SABMiller, which brews Carling Black Label, Miller Lite and Peroni, will take control of a company that brews local brands in Colombia, Peru, Ecuador and Panama including Aguila, Cristal, Pilsener and Atlas.
Bavaria, which is listed on the Colombian Stock Exchange, has equity that has been valued at $4.8 billion, which alongside debt of a further $3 billion takes the total enterprise value of the group to $7.8 billion.
Last year, Bavaria reported profits before tax and exceptionals of $797 million on turnover of more than $1.9 billion. The two companies said this morning that trading in the second quarter of the year at Bavaria has been "strong" and that the company expects to show a higher year on year growth rate than it achieved in the first quarter.

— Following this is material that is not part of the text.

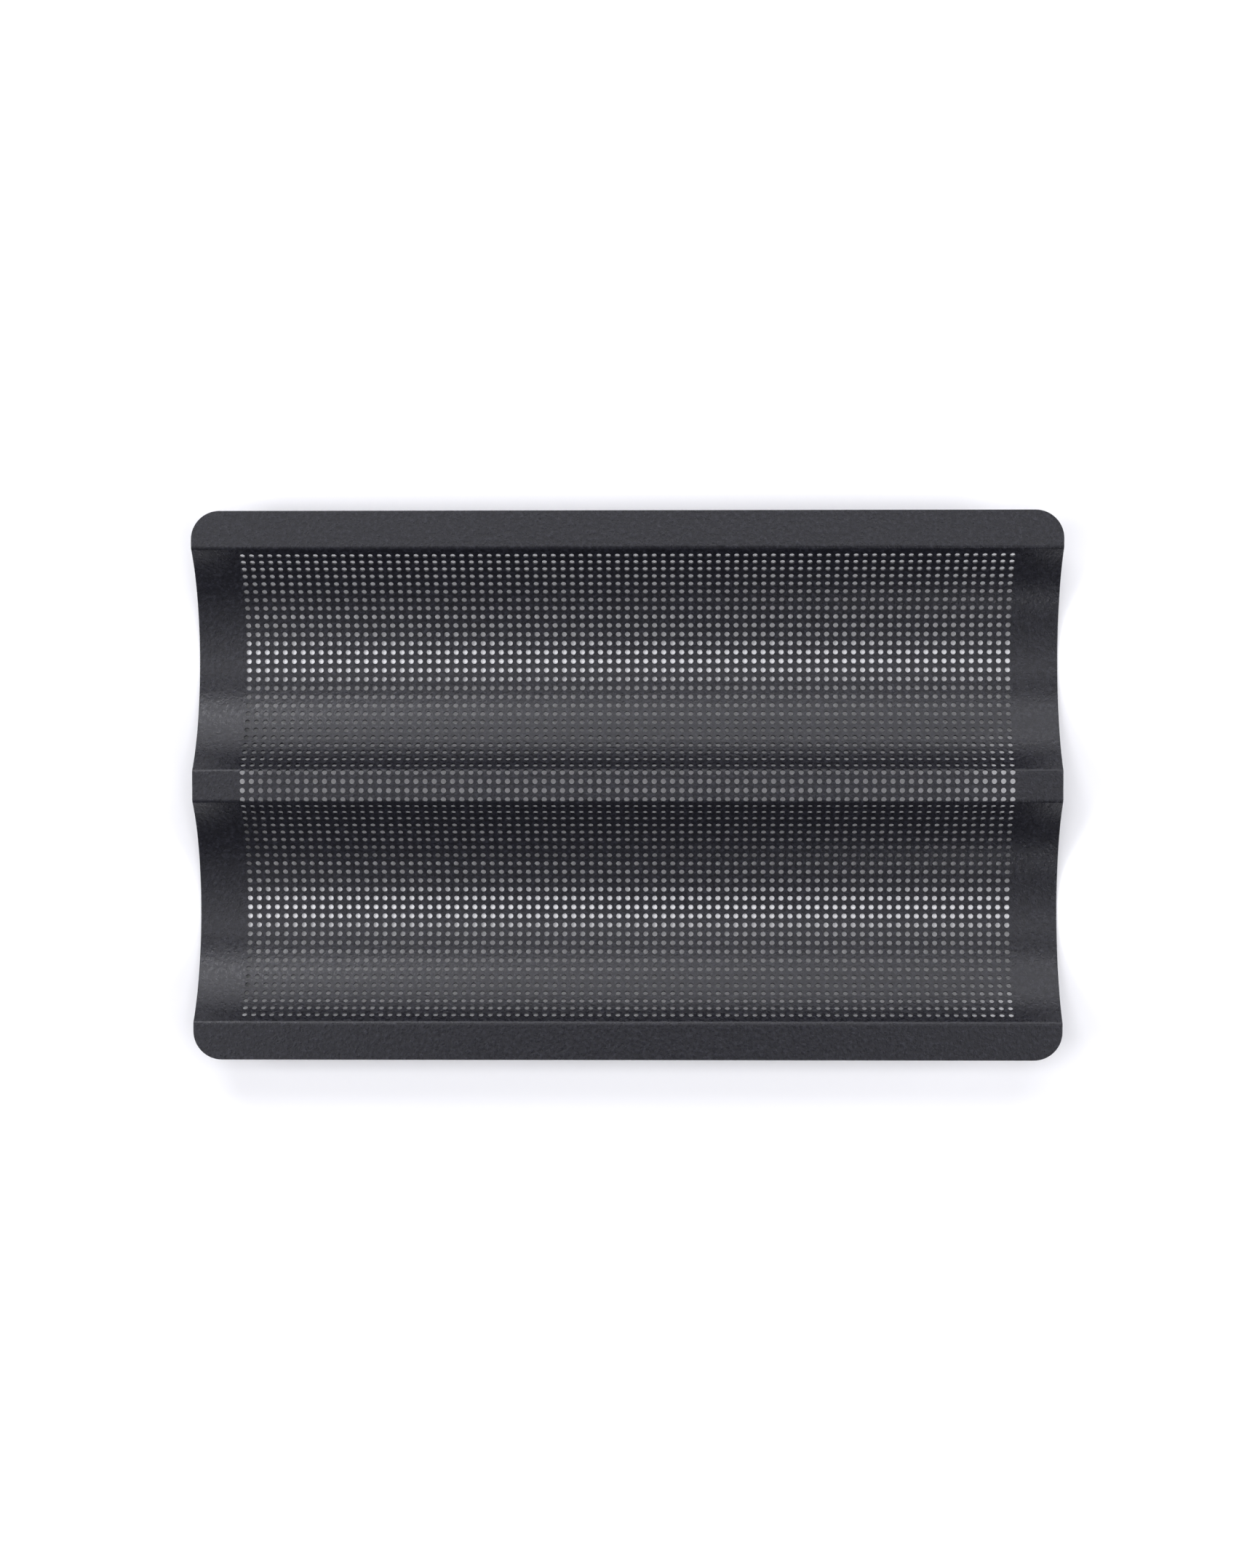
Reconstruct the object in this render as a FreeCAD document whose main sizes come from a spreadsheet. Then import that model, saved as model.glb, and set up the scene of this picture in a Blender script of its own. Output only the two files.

The takeover will make SABMiller, led by chief executive Graham Mackay, a strong force in the South America beer brewing market, and will also leave the Santo Domingo family with a 15.1 per cent in the UK-based group, which is already the second largest brewery group in the world.
Mr Mackay said this morning: "We are excited by the enhanced prospects for growth, in a strategically important market, which the combination with Bavaria brings. We are confident that together the business will generate considerable benefits for all stakeholders."

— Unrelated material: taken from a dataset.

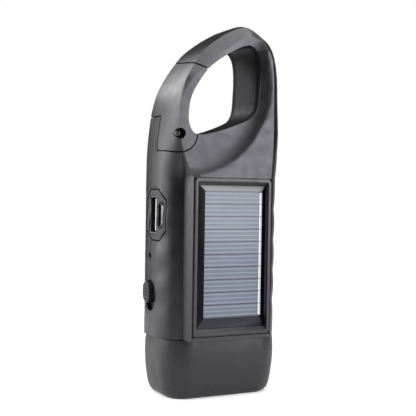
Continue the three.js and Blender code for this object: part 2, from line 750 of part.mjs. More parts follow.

SABMiller said that the Andean region of South America is forecast to deliver compound annual growth in beer volumes of 4 per cent over the next five years, "well in excess" of the industry average of 2 per cent.

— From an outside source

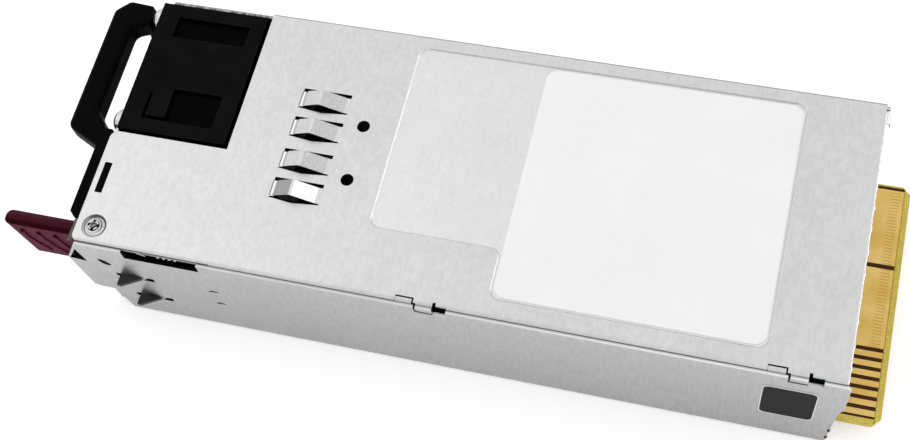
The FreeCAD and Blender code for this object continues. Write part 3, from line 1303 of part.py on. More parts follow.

Julio Mario Santo Domingo, chairman of Bavaria, said in response to today's deal: "We are particularly proud of the fact that, for the first time, Colombian interests will have such an important role in a company of the size and magnitude of SABMiller and that SABMiller will establish their South American regional headquarters in Bogota."
The combined group should have annual beer volumes of about 175 million hectolitres, pro forma combined annual revenues of about $12.5 billion and pre-tax earnings of roughlyl $3.5 billion.
SABMiller expects to generate cost savings of $120 million by March 2010 and said this morning the takeover should be beneficial to earnings per share in the financial year ending next March.
Shareholders will have to approve the takeover, which has already secured the support of Altria, the largest investor with a 24.99 per cent stake. A circular should be sent to shareholders within the next three or four months.
SABMiller, which is reported to have fought off rival interest from Heineken, received financial advice from Merrill Lynch and other advice from JP Morgan Cazenove.
By lunchtime, shares in SABMiller jumped 64.5p to 950.5p in early morning trade, seeing the value of the company increase by nearly £750 million.